**To be done:** Copy exactly the lines from the first line of the records below through the line containing "at the middle.", including both, and nothing else.

**Lines of data:**
════════════════════
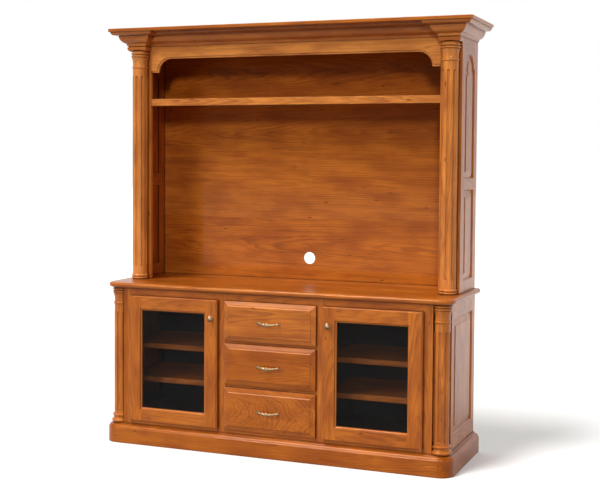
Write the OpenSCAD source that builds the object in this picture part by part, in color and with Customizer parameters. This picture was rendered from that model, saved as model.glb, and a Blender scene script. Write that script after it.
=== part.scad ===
// Two-piece television stand: a base with two glazed doors and three drawers,
// and an open hutch with an arched valance, a shelf and a break-front crown.
// Millimetres, +Z up, front facing -Y, origin on the floor at the middle.

/* [Overall] */
// Height of the whole unit, floor to crown
overall_h = 2032; // [1960:1:2110]
// Height of the base, floor to the upper face of its top
base_h = 787; // [750:1:830]
// Width over the side frames of the base
base_w = 1694; // [1620:1:1760]
// Depth of the base, back to the front of its face frame
base_d = 501; // [480:1:540]
// How far the sides of the hutch stand in from the sides of the base
hutch_set = 2; // [0:1:40]
// Depth of the hutch, back to the front of its stiles
hutch_d = 296; // [260:1:320]

/* [Boards] */
// Thickness of side frames, face frame, stiles and valance
frame_t = 20; // [18:1:22]
// Thickness of partitions
partition_t = 19; // [16:1:22]
// Thickness of the bottom board
bottom_t = 18; // [16:1:22]
// Thickness of the back panels
back_t = 6; // [5:1:9]
// Thickness of the adjustable shelves
shelf_t = 25; // [18:1:28]
// Thickness of the base top
top_t = 25; // [20:1:30]
// Overhang of the base top beyond the base, front and sides
top_out = 26; // [18:1:34]

/* [Plinth] */
// Height of the plinth with its moulded top
plinth_h = 97; // [90:1:110]
// Height of the flat face of the plinth
plinth_face_h = 75; // [66:1:82]
// Projection of the plinth beyond the base
plinth_out = 28; // [24:1:34]
// Ledge of the plinth under the base
plinth_in = 12; // [8:1:20]
// Thickness of the board across the back of the plinth
plinth_back_t = 20; // [16:1:26]

/* [Columns] */
// Radius of the column shafts
col_r = 37; // [34:0.5:38]
// Radius of the largest ring of a capital
ring_r = 45; // [42:0.5:47]
// Radius of the torus at the foot of a base column
foot_r = 50; // [46:0.5:52]
// Number of flutes round a shaft
flute_n = 8; // [6:2:12]
// Radius of the cutter that makes a flute
flute_r = 6.5; // [5:0.5:8]
// Depth of a flute
flute_depth = 5.5; // [2:0.5:6]
// Distance of a base column's axis from the front and side of the base
col_inset = 36; // [35:1:40]
// Square notch that a base column stands in
col_notch = 68; // [66:1:76]
// Distance of a hutch column's axis from the side of the hutch
hutch_col_inset = 50; // [46:1:60]
// Distance of a hutch column's axis ahead of the stiles
hutch_col_out = 20; // [12:1:30]

/* [Fronts] */
// Thickness of doors and drawer fronts
front_t = 20; // [18:1:24]
// Gap between the fronts and the face frame
front_gap = 1.5; // [1:0.25:2.5]
// How far the fronts lap over the face frame
overlay = 12; // [10:1:14]
// Face frame that shows between a column and a door
outer_reveal = 41; // [34:1:50]
// Face frame that shows between a door and the drawers
mid_reveal = 34.5; // [30:0.5:44]
// Face frame that shows under the fronts
low_reveal = 18; // [14:1:26]
// Face frame that shows over the fronts
high_reveal = 36; // [30:1:44]
// Width of a drawer front
drawer_w = 463; // [440:1:500]
// Height of the bottom drawer front
low_drawer_h = 202; // [190:1:212]
// Height of the middle drawer front
mid_drawer_h = 194; // [184:1:204]
// Gap between two drawer fronts
drawer_gap = 14; // [10:1:20]
// Width of the bevel round a drawer front, up to the step to its field
drawer_bevel = 17; // [14:1:24]
// Height of the step between the bevel and the field of a drawer front
drawer_step = 4; // [2:0.5:5]
// Width of that step, seen from the front
drawer_cove = 7; // [4:0.5:9]
// Width of the stiles and rails of a door
door_rail_w = 68; // [60:1:76]
// Thickness of the glass
glass_t = 4; // [3:0.5:5]
// Width of the moulding cut on the inner edges of frames
sticking_w = 7; // [5:1:9]
// Depth of the groove that holds a panel or the glass
groove_d = 8; // [6:1:10]

/* [Side frames] */
// Front stile of a base side frame, behind the column
base_stile_w = 45; // [43:1:54]
// Rear stile of a base side frame
base_rear_w = 57; // [48:1:70]
// Rail under the panel of a base side frame, above the plinth
base_low_rail_w = 76; // [66:1:90]
// Rail over the panel of a base side frame
base_high_rail_w = 82; // [70:1:96]
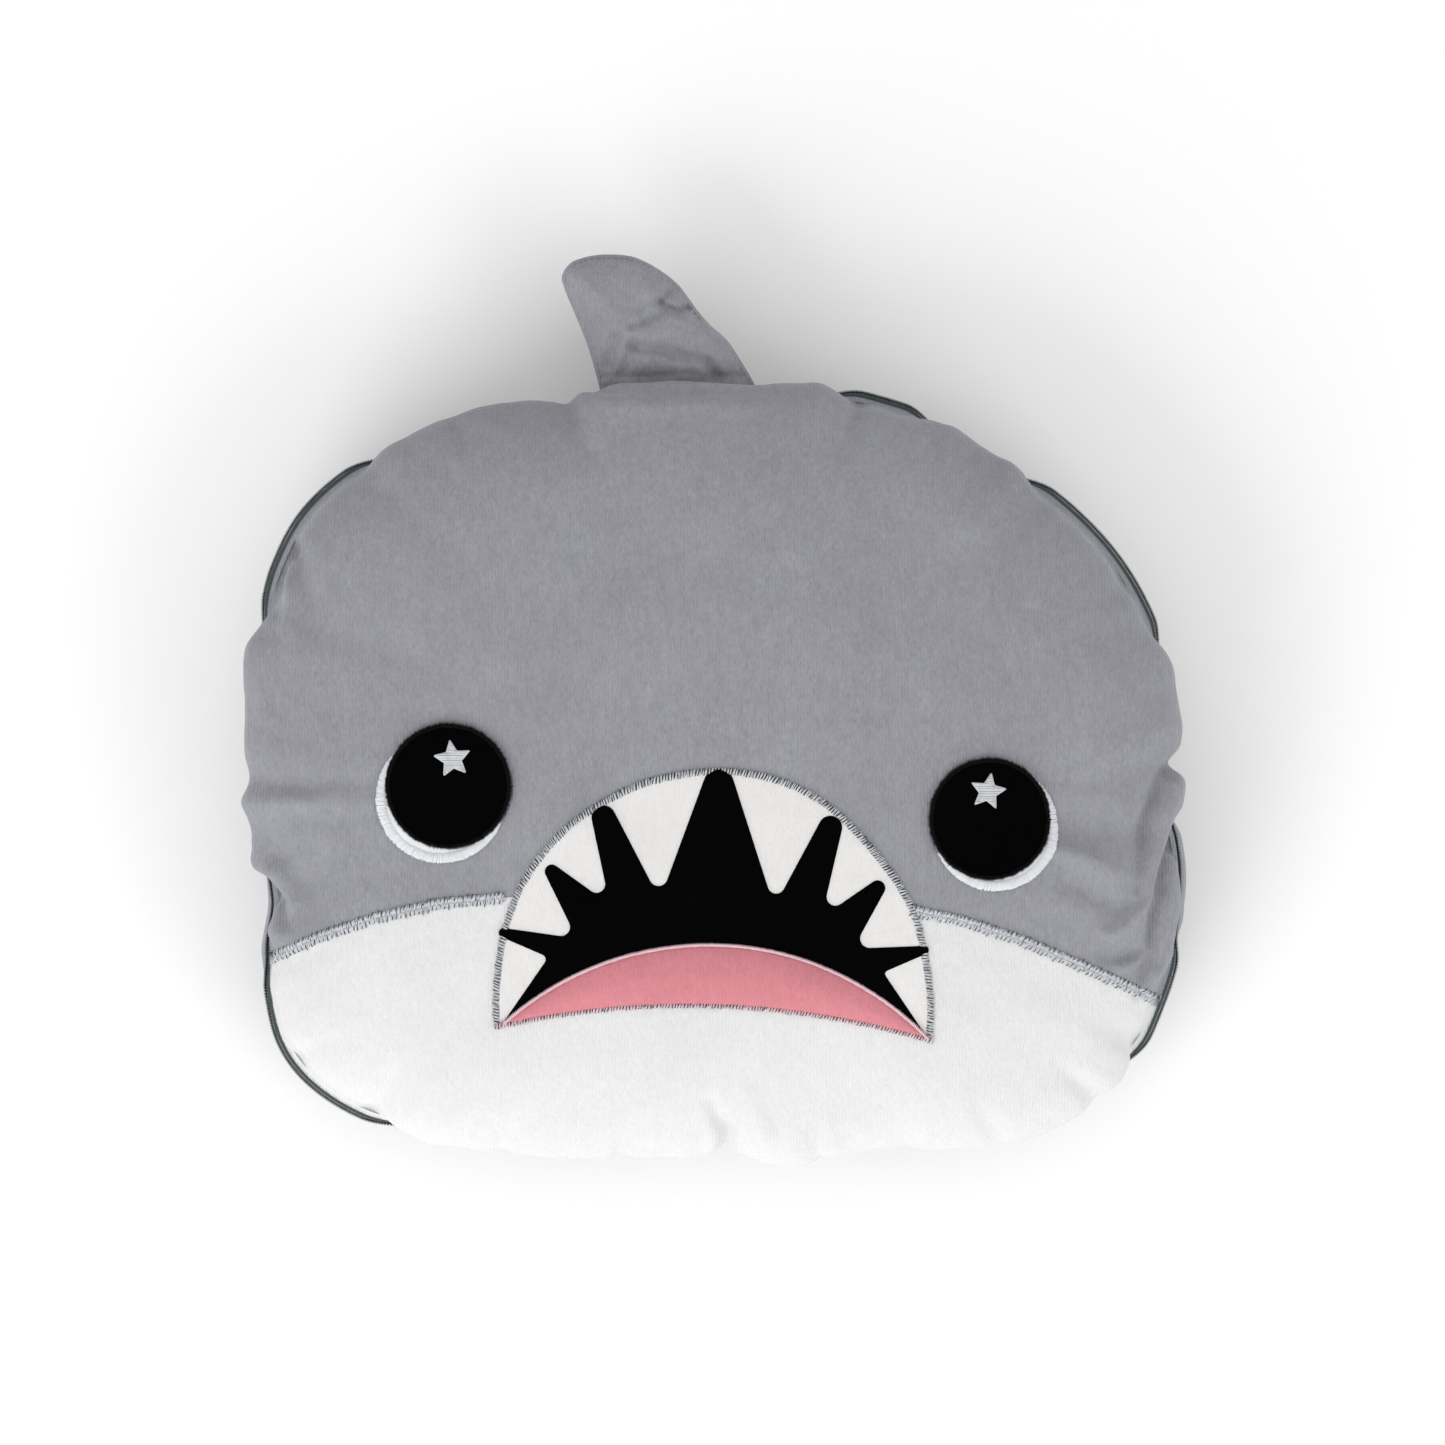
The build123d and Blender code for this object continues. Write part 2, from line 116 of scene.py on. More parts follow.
def arc(left, crest, right, steps):
    """A circular arc from left to right that rises over a crest."""
    (ax, ay), (bx, by), (cx, cy) = left, crest, right
    d = 2 * (ax * (by - cy) + bx * (cy - ay) + cx * (ay - by))
    a2, b2, c2 = ax * ax + ay * ay, bx * bx + by * by, cx * cx + cy * cy
    ux = (a2 * (by - cy) + b2 * (cy - ay) + c2 * (ay - by)) / d
    uy = (a2 * (cx - bx) + b2 * (ax - cx) + c2 * (bx - ax)) / d
    r = hypot(ax - ux, ay - uy)
    t0, t2 = (atan2(y - uy, x - ux) for x, y in (left, right))
    turns = [t0 + (t2 - t0) * k / steps for k in range(steps + 1)]
    return [(ux + r * cos(t), uy + r * sin(t)) for t in turns]


def evenly(path, step, closed=False):
    """Points about a step apart along a path."""
    path = list(path) + ([path[0]] if closed else [])
    lengths = [0.0]
    for a, b in zip(path, path[1:]):
        lengths.append(lengths[-1] + dist(a, b))
    count = max(2, round(lengths[-1] / step))
    out, i = [], 0
    for k in range(count + (0 if closed else 1)):
        target = lengths[-1] * k / count
        while i < len(path) - 2 and lengths[i + 1] < target:
            i += 1
        t = (target - lengths[i]) / max(1e-9, lengths[i + 1] - lengths[i])
        out.append(tuple(a + (b - a) * t for a, b in zip(path[i], path[i + 1])))
    return out


def inside(loop, x, y):
    """Whether a point lies inside a closed loop."""
    odd = False
    for (ax, ay), (bx, by) in zip(loop[-1:] + loop[:-1], loop):
        if (ay > y) != (by > y) and x < (bx - ax) * (y - ay) / (by - ay) + ax:
            odd = not odd
    return odd


def staggered(loop, left, across, up, least):
    """Points in staggered rows inside a loop, further than least from its own points."""
    xs, ys = zip(*loop)
    right, top = max(xs), max(ys)
    y, row, out = min(ys), 0, []
    while y < top:
        x = left + (row % 2) * across / 2
        while x < right:
            if inside(loop, x, y) and min((x - a) ** 2 + (y - b) ** 2 for a, b in loop) > least**2:
                out.append((x, y))
            x += across
        y += up
        row += 1
    return out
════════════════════
**Task answer:**
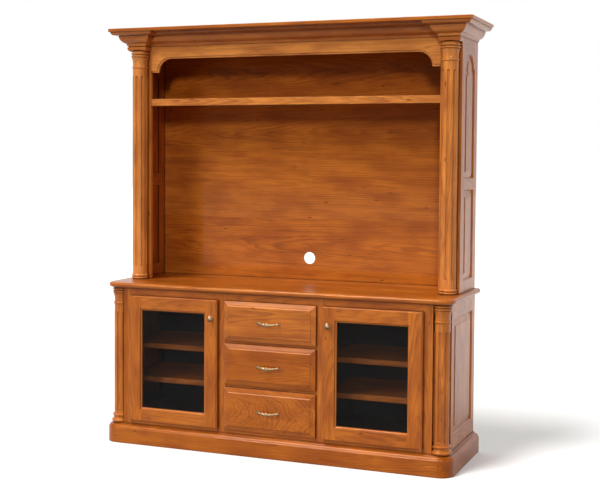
Write the OpenSCAD source that builds the object in this picture part by part, in color and with Customizer parameters. This picture was rendered from that model, saved as model.glb, and a Blender scene script. Write that script after it.
=== part.scad ===
// Two-piece television stand: a base with two glazed doors and three drawers,
// and an open hutch with an arched valance, a shelf and a break-front crown.
// Millimetres, +Z up, front facing -Y, origin on the floor at the middle.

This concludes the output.